A family’s income comes from two places: market wages and government transfers. Therefore, there are two ways to raise a family’s wage: more money from wages or more money from the government. Although politicians and wonks love to promise that their budget plans will raise annual GDP growth to 4 percent or 5 percent, the reality is that economics in a global system is complicated. It’s very difficult to know how a certain mix of taxes and spending will affect wage growth. There is a more straightforward solution to giving middle class Americans a raise: The government gives them more money.
Expanding the Earned Income Tax Credit or establishing a kind of minimum-basic income would, without a question, be the surest and simplest way of raising after-tax incomes for most Americans. But besides being politically daunting to come up with the money, it also wouldn’t solve the underlying problem: productivity growth. You can give every American household a one-time raise of $5,000. But what then? If incomes still don’t grow at an annual rate, you’ll eventually face the same crisis of stagnating wages, albeit from a higher level. Long-term economic growth is all about productivity growth.
That’s why some economists suggest that, to make people work harder, we shouldn’t give them any more money from the government. In fact, we should do the opposite.
ANSWER
QUESTION
Returning government policy to the early 20th century might force more people to work longer hours, but is that really what we want for the middle class?
Many budget proposals from conservative politicians dramatically reduce the size of government spending, particularly on the poor. Too much government support, they argue, is a disincentive to work. As eligibility requirements have loosened for programs like Social Security Disability Insurance, the share of working men has declined. Economists like Casey Mulligan have argued that a strong safety net hurts the very people it is intended to help.
If the point of economic policy were exclusively to encourage as many people as possible to work as much as possible, it might be advisable to do away with the social safety net entirely. But that’s not the point. Rich countries are rich enough to help its citizens live good lives, and living well isn’t about working as hard as possible. A thriving rich economy should have a high rate of worker participation, but it should also have certain government protections in the event of poverty or sickness. Those government protections, too, are an intrinsic part of a safe and prosperous middle class.
Perhaps the real solution to middle-class woes isn’t to reorganize government, but to re-organize workers.
ANSWER
QUESTION
Promoting organized labor might be a fine idea if people actually want to belong to unions. But do 21st-century workers want to adopt a 20th-century approach to work?
There is very little question that the golden age of union membership was the golden age of the middle class in America. Since the 1960s, both unions and the American middle have been suffering.
Union Membership vs. Middle Class Shares of Income

But perhaps the real story isn't the decline of labor causing the decline of the middle class. It’s technology and globalization causing the decline of both. As economists Emin M. Dinlersoz and Jeremy Greenwood have pointed out, in the early 20th century, demand grew for unskilled workers in factories. This was the perfect condition for unionizing—a homogenous group of unskilled laborers whose professional interests naturally coincided. But more recently, globalization and automation have destroyed many manufacturing jobs. These workers have moved into industries where work is more skilled, less routine, and more diverse. Such workers seem less interested in pooling their outcomes with dissimilar colleagues.

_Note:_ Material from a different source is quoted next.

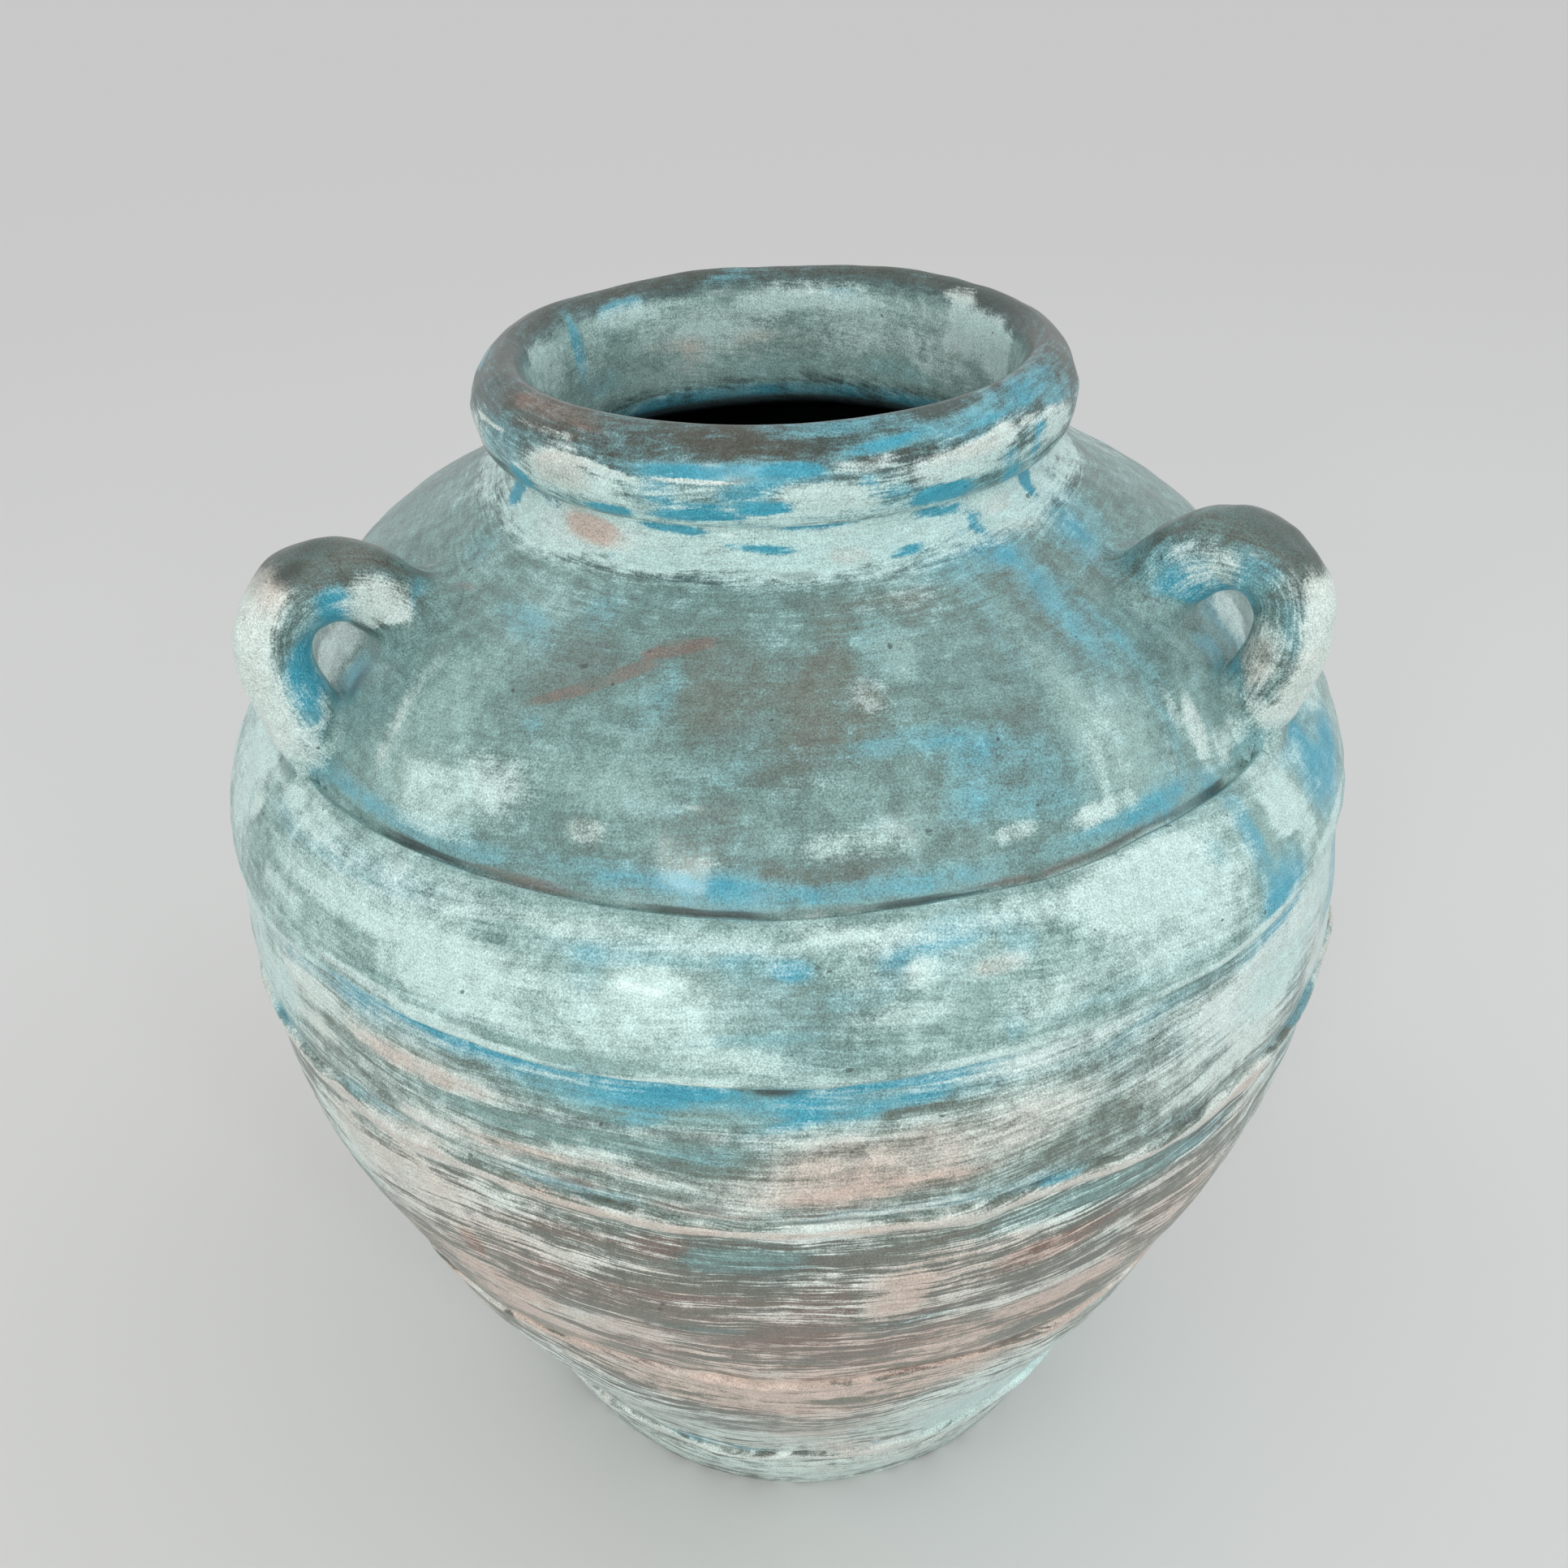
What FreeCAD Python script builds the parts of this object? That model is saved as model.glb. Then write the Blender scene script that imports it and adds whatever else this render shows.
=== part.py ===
import FreeCAD, Part
import math
import os

# A greek pithos: a wide-bellied earthenware storage jar, open at the top, in millimetres.
# Z is the potter's wheel axis, and z = 0 is the surface that the jar stands on.
# The potter built it in stages: a base slab, rings of wall luted to each other at sloping
# seams, strips of clay pressed over three of the seams, a neck, a rolled rim and
# three looped handles. Each of those pieces is one solid, and its seams touch face to face.

# the walls and the flat foot
wall_thickness = 12.5
slab_thickness = 14.0
foot_radius = 156.4
foot_wall_thickness = 12.9

# how far each ring rises from its lower seam to its upper one, and how far its outer edge
# flares out or draws in on the way
foot_ring_rise = 52.0
foot_ring_flare = 18.2
lower_wall_rise = 140.0
lower_wall_flare = 60.2
middle_wall_rise = 140.0
middle_wall_flare = 36.6
upper_wall_rise = 72.5
upper_wall_draw_in = 4.8
belly_band_rise = 52.5
belly_band_draw_in = 30.6
shoulder_rise = 85.4

# how far each ring swells out from the straight line between its seams
foot_ring_swell = 0.8
lower_wall_swell = 3.0
middle_wall_swell = 8.0
upper_wall_swell = 3.4
belly_band_swell = 6.5
shoulder_swell = 11.5

# how far the wall's normal leans up (or down, where negative) at each seam
foot_seam_lean_degrees = -21.0
lower_seam_lean_degrees = -20.0
middle_seam_lean_degrees = -5.0
belly_seam_lean_degrees = 5.0
groove_lean_degrees = 44.0
neck_seam_lean_degrees = 59.0

# the belly band stands proud of its neighbours at both edges
band_lower_overhang = 3.2
band_upper_lip = 5.0

# the clay strips pressed over the foot, lower and middle seams
strip_half_width = 7.0
strip_height = 3.2
strip_sink = 2.4

# the neck, which hangs a little into the jar, and the rolled rim
mouth_radius = 107.0
neck_wall_thickness = 14.0
neck_spread = 17.0
neck_rise = 18.6
neck_skirt = 11.4
neck_hollow = 2.6
rim_roll_width = 26.9
rim_roll_height = 41.8
rim_tuck = 2.8

# the looped handles: thick rolled coils that stand on the shoulder
left_azimuth_degrees = -150.0
right_azimuth_degrees = -30.0
back_azimuth_degrees = 90.0
coil_radius = 17.5
loop_hole_radius = 9.5
bend_out = 14.5
bend_up = 9.0
lower_root_up = 13.0
root_gap = 10.0
root_sink = 12.0
root_flare_spread = 6.5
root_flare_tuck = 1.5
root_flare_length = 30.0


def point(radius, height):
    """A point of the outline, in the plane y = 0."""
    return FreeCAD.Vector(radius, 0, height)


def lean_vector(lean_degrees):
    """The unit vector square to the wall, pointing out of the jar."""
    lean = math.radians(lean_degrees)
    return FreeCAD.Vector(math.cos(lean), 0, math.sin(lean))


def swollen_arc(start, end, swell):
    """An arc from start to end whose middle stands out from the chord by swell."""
    along = (end - start).normalize()
    outward = FreeCAD.Vector(along.z, 0, -along.x)
    middle = (start + end) / 2 + outward * swell
    return Part.Arc(start, middle, end)


def line(start, end):
    """A straight edge of an outline."""
    return Part.LineSegment(start, end).toShape()


def section(edges):
    """The flat face inside a closed outline of edges."""
    return Part.Face(Part.Wire(edges))


def revolve(face):
    """The solid that a section makes about the jar's axis."""
    return face.revolve(FreeCAD.Vector(0, 0, 0), FreeCAD.Vector(0, 0, 1), 360)


class Seam:
    """The sloping face on which one ring of wall is luted to the next."""

    def __init__(self, height, radius, lean_degrees):
        self.height = height
        self.radius = radius
        self.outward = lean_vector(lean_degrees)
        self.outer = point(radius, height)
        self.inner = self.outer - self.outward * wall_thickness

    def proud(self, distance):
        """The point that stands out from the seam's outer edge by the distance."""
        return self.outer + self.outward * distance


def seam_above(below, rise, spread, lean_degrees):
    """The seam at the top of a ring that rises and spreads from the seam below."""
    return Seam(below.height + rise, below.radius + spread, lean_degrees)


foot_seam = Seam(foot_ring_rise, foot_radius + foot_ring_flare, foot_seam_lean_degrees)
lower_seam = seam_above(foot_seam, lower_wall_rise, lower_wall_flare, lower_seam_lean_degrees)
middle_seam = seam_above(lower_seam, middle_wall_rise, middle_wall_flare, middle_seam_lean_degrees)
belly_seam = seam_above(middle_seam, upper_wall_rise, -upper_wall_draw_in, belly_seam_lean_degrees)
groove = seam_above(belly_seam, belly_band_rise, -belly_band_draw_in, groove_lean_degrees)

slab_radius = foot_radius - foot_wall_thickness
neck_top_radius = mouth_radius + neck_wall_thickness
neck_seam_radius = neck_top_radius + neck_spread
neck_seam = Seam(groove.height + shoulder_rise, neck_seam_radius, neck_seam_lean_degrees)
rim_seat_height = neck_seam.height + neck_rise
bend_radius = coil_radius + loop_hole_radius
upper_root_up = lower_root_up + 2 * bend_radius + root_gap


def base_slab():
    """The flat disc of clay that closes the foot."""
    return Part.makeCylinder(slab_radius, slab_thickness)


def foot_section():
    """The lowest ring of wall, which stands round the slab."""
    slab_edge = point(slab_radius, slab_thickness)
    slab_foot = point(slab_radius, 0)
    foot_edge = point(foot_radius, 0)
    return section([
        swollen_arc(foot_edge, foot_seam.outer, foot_ring_swell).toShape(),
        line(foot_seam.outer, foot_seam.inner),
        swollen_arc(slab_edge, foot_seam.inner, foot_ring_swell).toShape(),
        line(slab_edge, slab_foot),
        line(slab_foot, foot_edge),
    ])


def wall_section(below, above, swell, below_proud=0.0, above_proud=0.0):
    """A ring of wall between two seams; its outer edges may stand proud of them."""
    outer_foot = below.proud(below_proud)
    outer_top = above.proud(above_proud)
    return section([
        swollen_arc(outer_foot, outer_top, swell).toShape(),
        line(outer_top, above.inner),
        swollen_arc(below.inner, above.inner, swell).toShape(),
        line(below.inner, outer_foot),
    ])


def core_section(below, above, swell, below_proud=0.0, above_proud=0.0):
    """The same ring filled to the axis, for cutting what stands on the wall."""
    outer_foot = below.proud(below_proud)
    outer_top = above.proud(above_proud)
    top_centre = point(0, above.inner.z)
    foot_centre = point(0, below.inner.z)
    return section([
        swollen_arc(outer_foot, outer_top, swell).toShape(),
        line(outer_top, above.inner),
        line(above.inner, top_centre),
        line(top_centre, foot_centre),
        line(foot_centre, below.inner),
        line(below.inner, outer_foot),
    ])


def strip_section(seam, wall_below, wall_above):
    """A low strip of clay pressed over a seam, cut to the walls that it lies on."""
    along = FreeCAD.Vector(-seam.outward.z, 0, seam.outward.x)
    sunk = seam.proud(-strip_sink)
    strip_foot = sunk - along * strip_half_width
    strip_top = sunk + along * strip_half_width
    crest = Part.Arc(strip_foot, seam.proud(strip_height), strip_top)
    whole = section([crest.toShape(), line(strip_top, strip_foot)])
    return whole.cut(wall_below.fuse(wall_above)).Faces[0]


def neck_section():
    """The short neck, hollow outside, which stands in the shoulder's mouth."""
    outer_top = point(neck_top_radius, rim_seat_height)
    inner_top = point(mouth_radius, rim_seat_height)
    inner_foot = point(mouth_radius, neck_seam.height - neck_skirt)
    return section([
        swollen_arc(neck_seam.outer, outer_top, -neck_hollow).toShape(),
        line(outer_top, inner_top),
        line(inner_top, inner_foot),
        line(inner_foot, neck_seam.inner),
        line(neck_seam.inner, neck_seam.outer),
    ])


def rim_section():
    """The thick roll of clay round the mouth: half an oval above, tucked in below outside."""
    half_width = rim_roll_width / 2
    half_height = rim_roll_height / 2
    drop = half_height - rim_tuck
    centre = point(mouth_radius + half_width, rim_seat_height + drop)
    seat_reach = half_width * math.sqrt(1 - (drop / half_height) ** 2)
    crown = point(centre.x, centre.z + half_height)
    oval = Part.Ellipse(crown, point(centre.x + half_width, centre.z), centre)
    inner_side = point(mouth_radius, centre.z)
    crease = point(centre.x + seat_reach, rim_seat_height)
    from_inner = oval.parameter(inner_side)
    to_crease = oval.parameter(crease)
    seat_inner = point(mouth_radius, rim_seat_height)
    return section([
        Part.ArcOfEllipse(oval, from_inner, to_crease).toShape(),
        line(crease, seat_inner),
        line(seat_inner, inner_side),
    ])


def tangent_point(outside, centre, radius, side):
    """Where the line from outside touches the circle; side is 1 or -1."""
    reach = centre - outside
    distance = reach.Length
    swing = side * math.asin(radius / distance)
    along = reach.normalize() * math.sqrt(distance * distance - radius * radius)
    return outside + point(
        along.x * math.cos(swing) - along.z * math.sin(swing),
        along.x * math.sin(swing) + along.z * math.cos(swing),
    )


def shoulder_place(distance_up):
    """The point on the shoulder's outer arc that lies this far up from the groove, and its normal."""
    arc = swollen_arc(groove.outer, neck_seam.outer, shoulder_swell)
    length = arc.length()
    parameter = arc.FirstParameter + (arc.LastParameter - arc.FirstParameter) * distance_up / length
    along = arc.tangent(parameter)[0]
    if along.z < 0:
        along = along * -1
    return arc.value(parameter), FreeCAD.Vector(along.z, 0, -along.x)


def root_flare(root, towards):
    """The clay smeared round a handle's root: a cone that narrows into the coil."""
    wide = coil_radius + root_flare_spread
    narrow = coil_radius - root_flare_tuck
    return Part.makeCone(wide, narrow, root_flare_length, root, towards - root)


def handle(shoulder_core, band_core):
    """A looped coil in the plane y = 0, cut flush where it stands on the jar."""
    lower_place, lower_normal = shoulder_place(lower_root_up)
    upper_place, upper_normal = shoulder_place(upper_root_up)
    up_chord = (upper_place - lower_place).normalize()
    out_chord = FreeCAD.Vector(up_chord.z, 0, -up_chord.x)
    centre = (lower_place + upper_place) / 2 + out_chord * bend_out + up_chord * bend_up
    lower_root = lower_place - lower_normal * root_sink
    upper_root = upper_place - upper_normal * root_sink
    lower_touch = tangent_point(lower_root, centre, bend_radius, -1)
    upper_touch = tangent_point(upper_root, centre, bend_radius, 1)
    crown = centre + (lower_touch + upper_touch - centre * 2).normalize() * bend_radius
    route = Part.Wire([
        line(lower_root, lower_touch),
        Part.Arc(lower_touch, crown, upper_touch).toShape(),
        line(upper_touch, upper_root),
    ])
    circle = Part.Wire(Part.makeCircle(coil_radius, lower_root, lower_touch - lower_root))
    coil = route.makePipeShell([circle], True, False)
    flares = [root_flare(lower_root, lower_touch), root_flare(upper_root, upper_touch)]
    return coil.fuse(flares).cut(shoulder_core).cut(band_core).removeSplitter()


def build():
    """Every piece of the jar, by the name of its node."""
    band_edges = {"below_proud": band_lower_overhang, "above_proud": band_upper_lip}
    sections = {
        "foot_ring": foot_section(),
        "lower_wall": wall_section(foot_seam, lower_seam, lower_wall_swell),
        "middle_wall": wall_section(lower_seam, middle_seam, middle_wall_swell),
        "upper_wall": wall_section(middle_seam, belly_seam, upper_wall_swell),
        "belly_band": wall_section(belly_seam, groove, belly_band_swell, **band_edges),
        "shoulder_dome": wall_section(groove, neck_seam, shoulder_swell),
        "neck_collar": neck_section(),
        "rim_roll": rim_section(),
    }
    foot_pair = sections["foot_ring"], sections["lower_wall"]
    lower_pair = sections["lower_wall"], sections["middle_wall"]
    middle_pair = sections["middle_wall"], sections["upper_wall"]
    sections["foot_seam_strip"] = strip_section(foot_seam, *foot_pair)
    sections["lower_seam_strip"] = strip_section(lower_seam, *lower_pair)
    sections["middle_seam_strip"] = strip_section(middle_seam, *middle_pair)
    pieces = {"base_slab": base_slab()}
    for name, outline in sections.items():
        pieces[name] = revolve(outline)
    shoulder_core = revolve(core_section(groove, neck_seam, shoulder_swell))
    band_core = revolve(core_section(belly_seam, groove, belly_band_swell, **band_edges))
    azimuths = {
        "handle_left": left_azimuth_degrees,
        "handle_right": right_azimuth_degrees,
        "handle_back": back_azimuth_degrees,
    }
    for name, azimuth in azimuths.items():
        looped = handle(shoulder_core, band_core)
        looped.rotate(FreeCAD.Vector(0, 0, 0), FreeCAD.Vector(0, 0, 1), azimuth)
        pieces[name] = looped
    return pieces


os.makedirs("parts", exist_ok=True)
for node, shape in build().items():
    print(node, shape.isValid(), len(shape.Solids), round(shape.Volume))
    shape.exportStep("parts/" + node + ".step")
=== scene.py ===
"""A greek pithos: a wide storage jar of painted earthenware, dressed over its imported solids.

Lengths are in millimetres until a mesh is finished, and are then brought to metres. An azimuth is
an angle in degrees round the jar, 0 at its front and positive towards +X. A height on the outside
is the height above the floor, and over the rim's top it goes on down the inside, so the
inner wall of the neck lies between 600 and 670.
"""

import logging
import math
import random
from collections.abc import Sequence
from dataclasses import dataclass, replace
from enum import Enum
from typing import Any

import bmesh
import bpy
import numpy as np
from mathutils import Matrix, Vector


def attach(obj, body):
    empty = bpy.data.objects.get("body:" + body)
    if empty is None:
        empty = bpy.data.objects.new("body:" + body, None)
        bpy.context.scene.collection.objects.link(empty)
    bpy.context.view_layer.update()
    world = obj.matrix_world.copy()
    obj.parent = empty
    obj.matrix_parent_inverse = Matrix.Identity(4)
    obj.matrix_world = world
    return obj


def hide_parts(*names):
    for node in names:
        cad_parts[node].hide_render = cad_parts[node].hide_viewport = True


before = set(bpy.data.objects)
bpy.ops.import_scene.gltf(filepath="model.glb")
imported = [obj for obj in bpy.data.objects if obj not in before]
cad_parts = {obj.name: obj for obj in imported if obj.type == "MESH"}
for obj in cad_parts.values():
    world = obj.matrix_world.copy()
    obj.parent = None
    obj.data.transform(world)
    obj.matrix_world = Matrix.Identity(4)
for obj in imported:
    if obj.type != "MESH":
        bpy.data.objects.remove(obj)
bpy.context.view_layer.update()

log = logging.getLogger("pithos")

Pair = tuple[float, float]
METRE = 1000.0
JAR_HEIGHT = 600.0
# Past this angle, in degrees, an edge stays crisp.
CREASE_ANGLE = 38.0
# A stroke's outline is between an ellipse, at 2, and a rectangle.
SQUARENESS = 2.6


class Slot(Enum):
    """The record's material slots."""

    UPPER = "upper_clay"
    LOWER = "lower_clay"
    SEAM = "seam_clay"
    RIM = "rim_clay"
    HANDLE = "handle_clay"
    BASE = "base_clay"


class Coat(Enum):
    """What a brush stroke lays on or wipes off, by its place in the paint attributes; the dark coat is
    painted shade and dark lines, and the hollow's coat is painted shade.
    """

    BLUE = 0
    WHITE = 1
    BROWN = 2
    # Painted shade in creases, under lips and beside the handles' roots, and dark lines.
    DARK = 3
    STREAK = 4
    WARM = 5
    # Painted shade: the jar's hollow, darkened to near black.
    HOLLOW_SHADE = 6
    AQUA = 7


def srgb(code: str) -> tuple[float, float, float, float]:
    """A colour as the shaders take it.

    Args:
        code: six hexadecimal digits, as a paint chart gives them.

    Returns:
        The linear red, green and blue, and a full alpha.
    """
    parts = [int(code[at : at + 2], 16) / 255 for at in (0, 2, 4)]
    linear = [part / 12.92 if part <= 0.04045 else ((part + 0.055) / 1.055) ** 2.4 for part in parts]
    return linear[0], linear[1], linear[2], 1.0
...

It’s also notable that unions thrived in an economy with less globalization and no Internet, where corporations and consumers didn’t have so many low-price options. The 20th century was the heyday of workers, but the 21st century belongs to consumers. In a global market, most shoppers might not pay the higher prices that come with more expensive labor. For example, the two most important stories in retail in the last 30 years are arguably Walmart and Amazon, both of which are seen as low-paying employers with labor-replacing business models.
If the decline of the American middle class is more about global changes than internal labor dynamics, then perhaps America should try out more protectionism, meaning ...
ANSWER
QUESTION
Trade with Mexico hasn’t helped the average American worker, but would unwinding NAFTA really do much good?
Many left-wing writers and economists blame the North American Free Trade Agreement for opening up American workers to the whims of the global labor market, which has sucked out jobs and sapped wage growth. The result of NAFTA “has been 20 years of stagnant wages and the upward redistribution of income, wealth and political power,” writes Jeff Faux at the Economic Policy Institute. But although NAFTA is a popular boogieman, the truth is that its effect on the U.S. labor force is consistently overrated. Some back-of-envelope math from economist Brad Delong estimates that NAFTA may have cost the United State 350,000 jobs since the agreement in 1994. That’s something! But it’s 0.25 percent of the labor force, and most economists agree that the trade deal has created significantly more jobs for Mexico and made Mexicans richer, which (despite what you might hear from a certain frontrunner) isn’t a bad thing. Meanwhile, many policies given scarce national attention, like occupational licensing barring workers from certain fields, matter more for the outcome of middle-class workers. If policy makers really want to help the middle class, they should focus on the most important levers of economic growth—those strong enough to counteract the effects of trade policy. And perhaps none is more important than monetary policy.
ANSWER
QUESTION
Aggressive monetary policy has helped the U.S. avoid another Great Depression, but what has it done for wage growth in the last few years?
Although it doesn’t get as much credit or media attention as globalization, robots, unions, or taxes, monetary policy might be the most important economic tool that American policy makers actually control. Without the Federal Reserve’s ultra-low interest rates and quantitative easing policies (in which the bank injected money into a frozen banking system), the last recession would have been much worse. So it’s natural to look to the Federal Reserve for help when we’re thinking about how to get middle class incomes growing at a faster clip.
The problem is that the Federal Reserve’s effect on the labor market is indirect. Low interest rates and quantitative easing have had a large and observable effect on things like asset prices and the stock market (which has soared since 2009) and on mortgage rates (which have been historically low). Although monetary policy is monumentally important, it is not magical.
Looking ahead, there are many more big questions about whether the U.S. can ever regain the widespread prosperity it saw during the post-war period.
How will new technologies change the fortunes of the middle class, positively or negatively, like automation replacing common low-income jobs, like cashiers, salespeople, or drivers?
Would raising high-skill immigration help, by bringing educated immigrants who are more likely to start new companies, or would workers revolt for fear that more immigrants would push down wages for the white-collar jobs they’re moving here to do?
Also, I haven’t mentioned education: Would investing in universal pre-K or subsidized community college education yield a smarter, more productive workforce?